Abstract

While opposition to the Ethiopian monarchy was an immediate imperative of the Ethiopian revolutionary movement, self-professed “anti-feudalism” was but one part of the political-economic object of revolutionary critique. Originating from a country famous for its legacy of African independence, and against a monarch who was a global pan-African icon, Ethiopian revolutionary opposition to Haile Selassie would require not only a politics of dissent, but also an anti-colonial framing. This article centers anti-imperialism—specifically challenges to US neo-imperialism in Ethiopia—among Ethiopian student revolutionaries in the United States during the late 1960s and early 1970s.
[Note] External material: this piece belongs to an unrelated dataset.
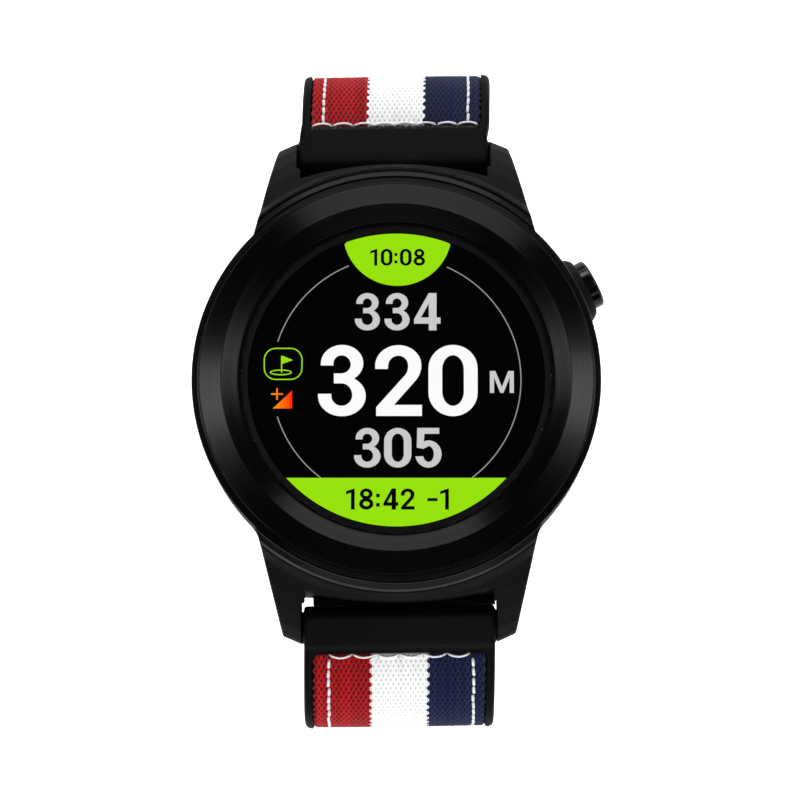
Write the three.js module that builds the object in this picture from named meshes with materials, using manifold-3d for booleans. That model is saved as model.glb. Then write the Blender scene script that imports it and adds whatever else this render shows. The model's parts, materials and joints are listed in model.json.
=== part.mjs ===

Examining organizational writing and direct action, as well as editorials in Muhammad Speaks and The Black Panther, this article argues that US-based Ethiopian students employed demystification as a signature revolutionary tactic. They attempted to reframe Ethiopian exceptionalist narratives as currency of US neo-imperialism, drawing on arguments strengthened by engaging Black Power concepts and thinkers. Demystification, while rooted in narrative modes and historical tropes specific to Ethiopian students' location in the United States, offers a concept to think through other oppositional movements as generative of global theoretical critique. Ethiopian students not only demanded the overthrow of the monarchy, but also joined anti-colonial appeals for the structural transformation of the world.